Cancer Genetic Counseling: Can Hereditary Cancer Be Prevented?

We're all familiar with the phrase, "You get that from your dad." (Or, "You get that from your mom.")

From eye color to hair color to the freckles we may have, we often think visually when it comes to what our parents have passed down to us.

And while we certainly do get our looks from our parents, physical traits aren't all we can inherit.

"Unfortunately, health conditions can run in the family, too. It's all in our genes. Just as we inherit our eye color, we can also inherit an increased risk of developing certain diseases, including cancers," says Tiffiney Carter, genetic counselor at Houston Methodist.

This is why it's important to know your family's history with cancer and what to do if you're at increased risk of developing hereditary cancer.

When is cancer hereditary?
"Cancer is a genetic disease — caused by changes that can occur in our genes. Genes provide the instructions that guide everything happening in our bodies," says Carter. "These genetic changes can be acquired over the course of our lives, or they can be ones we're born with — passed down to us by our parents."

It's normal for genes to collect small changes over time.

Fortunately, the vast majority of these changes are insignificant — having no effect on a person at all.

"In some cases, however, certain types of genetic changes can increase an individual's chance of developing cancer. These types of changes, or mistakes, can be acquired or inherited genetic changes," explains Carter.

Additionally, the familial genetic mistakes that lead to cancer can even be passed from parent to child. When this happens, it's an inherited genetic change.

"Any type of cancer caused by a change in a gene (or changes in genes) inherited from a parent is called a hereditary cancer," explains Carter. "These cancers often run in the family and account for around 10% of cancers diagnosed each year."

Factors that may put you at a higher risk of developing hereditary cancer include:

  • Personal or family history of cancer occurring at or before age 50
  • Personal or family history of one or more cancer diagnoses
  • Family history of carrying a change in a gene that's known to cause cancer, such as BRCA1BRCA2, MMR genes, PTENTP53 and more
  • History of cancer in multiple close relatives (on one side of the family)
  • Personal or family history of rare types of cancer
  • Ashkenazi Jewish ancestry on one or both sides of the family

Can hereditary cancer be prevented?
When it comes to cancer prevention, there are many cancer risk factors you can do something about, like wearing sunscreen, avoiding certain unhealthy lifestyle behaviors/choices and following the recommended cancer screening guidelines.

Then there are the risk factors you may have that you can't control. For instance, a genetic change linked to cancer that you were born with.

"But this doesn't mean that hereditary cancers aren't preventable," adds Carter. "People with family history of cancer are more likely to develop cancer themselves — but this does not mean that they will."

The goal is to help individuals determine their risk, and to lower that risk when possible.

"If we are aware of the risk, we can screen that individual earlier and more often or even offer significant risk reduction options in some cases. It's true that even if there is a hereditary or genetic predisposition, that does not mean the person will get cancer. However, we would like to watch them a bit closer, though. If something does come up, we can catch it at the earliest stage possible when it's most curable," Carter adds.

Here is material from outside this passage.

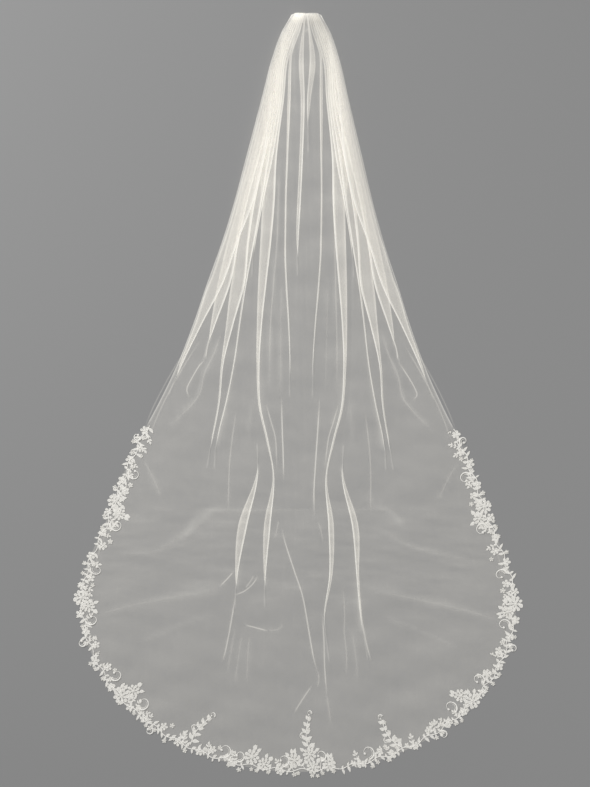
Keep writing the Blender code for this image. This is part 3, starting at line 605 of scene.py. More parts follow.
def net_sheet():
    """Both halves of the net joined at the middle line, with creases, ripples and the two attributes.

    Soft waves are everywhere but at the edge, fine ones in a belt below the middle, and narrow
    upright pleats near the heading.
    """
    straight = np.union1d(np.arange(0, HEM_CENTRE_ALONG, ROW_STEP), HEADING_ROWS)
    middle, edge = row_alongs(straight, np.linspace(0, 1, HEM_ROWS))
    halves = [half_sheet(side, middle, edge) for side in ("left", "right")]
    across, along, height, line, inside = (np.concatenate([sign * left[:, :0:-1], right], axis=1)
                                           for left, right, sign in zip(*halves, (-1, 1, 1, 1, 1)))
    rise, dense = crease_fields(across, along)
    calm = np.clip(inside / CALM_EDGE, 0, 1) ** 2
    gathered = np.exp(-along / PLEAT_FADE)
    belt = bell(along, BELT_ALONG, BELT_WIDTH)
    soft = ripples(across, along, SOFT_SEED, SOFT_WAVES)
    fine = ripples(across, along, BELT_SEED, BELT_WAVES)
    pleats = ripples(across, along, PLEAT_SEED, PLEAT_WAVES)
    rise += (SOFT_HEIGHT * np.clip(soft + SOFT_RAISED, 0, None)
             + BELT_HEIGHT * belt * np.clip(fine, 0, None))
    height = height + calm * rise + PLEAT_HEIGHT * gathered * np.clip(pleats, 0, None)
    step = np.hypot(np.diff(across, axis=1), np.diff(height, axis=1))
    cloth_across = np.concatenate([np.zeros((len(step), 1)), np.cumsum(step, axis=1)], axis=1)
    cloth_across -= cloth_across[:, [cloth_across.shape[1] // 2]]
    # Painted light and shade on the ripples: the net is paler where a wave rises and darker where it falls.
    dense = line + calm * (dense + SOFT_PAINTED_SHADE * soft)
    dense += BELT_PAINTED_SHADE * belt * fine + PLEAT_PAINTED_SHADE * gathered * pleats
    dense += EDGE_DENSE * bell(inside, 0, EDGE_LINE) * (along < LACE_START_ALONG)
    points = np.stack([MIDDLE_X + across, HEADING_Y - along, NET_LIFT + height], axis=2)
    return points, dense, np.stack([cloth_across, along], axis=2)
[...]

She also says there are steps you can take to reduce your risk, starting with consulting a cancer genetic counselor.

What is genetic counseling for cancer?
Just because cancer runs in your family, doesn't mean you're going to get cancer yourself.

"It's really important to understand how your family health history might affect your own health," says Carter. "A cancer genetic counselor can help determine whether your family cancer history and genetics actually increase your risk of developing cancer, and to what extent."

A genetic counselor can recommend ways to reduce your cancer risk, including:

  • Being screened for cancer more regularly
  • Preventive surgeries and medications
  • Genetic testing

"I'm often asked about genetic testing, particularly when it's needed and if it's a good idea. The short answer is: It depends," says Carter.

National guidelines and/or your counselor may recommend genetic testing in some cases, but not all.

"Genetic testing may be particularly important if you have a hereditary cancer and are planning a family," adds Carter. "The choice to proceed with genetic testing is ultimately yours, but your cancer genetic counselor will be supportive while helping you make the decision that's best for you and your family's health."

It's also important to know that this option is available to you. Ask your provider for a referral for genetic counseling services to assess your personal risk and determine if genetic testing is right for you.

"This is particularly something that we are concerned about in minority populations because research has shown that minorities are less likely to be offered a genetic counseling referral or the option of genetic testing," says Carter. "This leads to health care disparities and the inability to empower the patient and family members to make informed health decisions in advance."

In addition, a cancer genetic counselor can also help you understand the cancer risk of your immediate family members, including your children, and offer information and support as you inform them about their possible risk factors.

"When it comes to hereditary cancer, the more information available and the sooner you can act on the information the better. By consulting with a cancer genetic counselor, you can get invaluable help as you learn about your risk and make the decisions that can help reduce this risk," adds Carter.